Grand lecteur, nombreux sont les écrivains/écrivaines à qui il rend hommage :Gilles Baudry omniprésent, mais aussi Christian Bobin, Nicolas Dieterlé dont il loue «  son compagnonnage précieux et ressourçant ».

Parmi ses balises féminines, citons Emily Dickinson et Marina Tsvétaïeva.
Le lecteur a de quoi composer sa « play livres » avec la pléthore d'ouvrages cités.

Guidé par « la lampe frontale de la poésie », c'est un enchantement au détour d'une page de trouver ce « komboloï de grâce », célébrant la nature, avec la série « Insomnie au muguet ». D'aucuns ont raison de suggérer la publication d'un recueil reprenant les poèmes qui ponctuent le journal !

Le narrateur partage ses sources de joie, les « pédiluves » qu'il privilégie pour aborder une journée mais aussi ses préoccupations matérielles (la terrasse , panne d'Orange…) et ses soucis de santé qui parfois le terrassent.
C'est toujours de façon très imagée qu'il rend compte de la réalité.
Quand « son ferry fait naufrage à quai, il écope comme il peut, et devient Sisyphe à la cuillère à soupe. »

Une vague d'indicible nostalgie traverse l'ouvrage quand l'auteur évoque ses oasis spirituelles, son premier bettelmann, pain perdu de l'enfance, une glace de Berthillon ou quand il boit « à la fontaine des souvenirs » : festival d'Aix, de Bayreuth , retour à Vézelay, en Bretagne ….


Tous les sens sont comblés : il sait humer « les fragrances de chlorophylle, les effluves d'humus, l'odorante énigme d'une rose... ». Il a l'oreille rivée aux chants du coucou, du merle avec qui il converse. Sensible à la nature, il s'abîme dans la contemplation des chauves-souris, des oiseaux, des fleurs, des arbres.
Celui qui est célébré, et dont les fleurs-étoiles sont immortalisées sur la couverture, n'a pas résisté à la tempête de septembre, le vénérable châtaignier « moribond ». Un choc et beaucoup de dégâts.
« Arrachés par la rage du vent/les étoiles de mer du châtaignier/tombent dans l'herbe en y formant/ La constellation éphémère d'un labyrinthe/qui a la tendresse pour unique issue. » Voici l'origine du titre de ce Journal.
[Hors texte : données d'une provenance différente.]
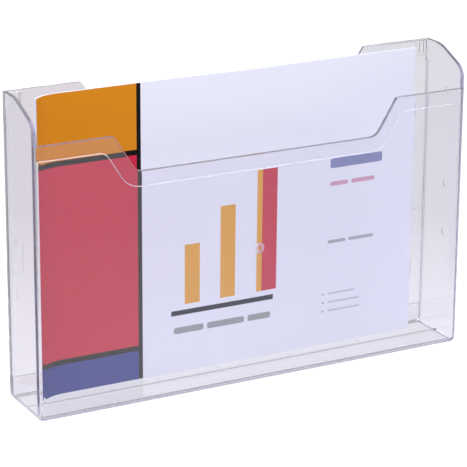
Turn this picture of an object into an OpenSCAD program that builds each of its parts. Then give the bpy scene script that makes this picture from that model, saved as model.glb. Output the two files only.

Ce journal intime 2019 n'est pas un déroulé de toutes les horreurs dont l'actualité nous abreuve, même si quelques faits/drames sont évoqués, car impossible de faire l'impasse sur l'incendie de Notre-Dame du 15 avril, (citant des extraits de l'opus de Sylvain Tesson), mais il est le bilan de ce qui a nourri Albert Strickler, à savoir ses lectures, ses coups de coeur musicaux, les oeuvres d'art qui l'ont marqué, ses rencontres et retrouvailles familiales.

Le lecteur rencontre en lui « le berger des nuages, l'oiseleur des riens somptueux », mais aussi l'homme hyperactif, amateur de café, doté d'une patience d'orpailleur.
Si « vivre est un envoûtement exquis » pour Emily Dickinson, lire le diariste et poète Albert Strickler relève de l'émerveillement et de l'enrichissement.
De quoi donner envie qu'un autre journal succède à La constellation du labyrinthe.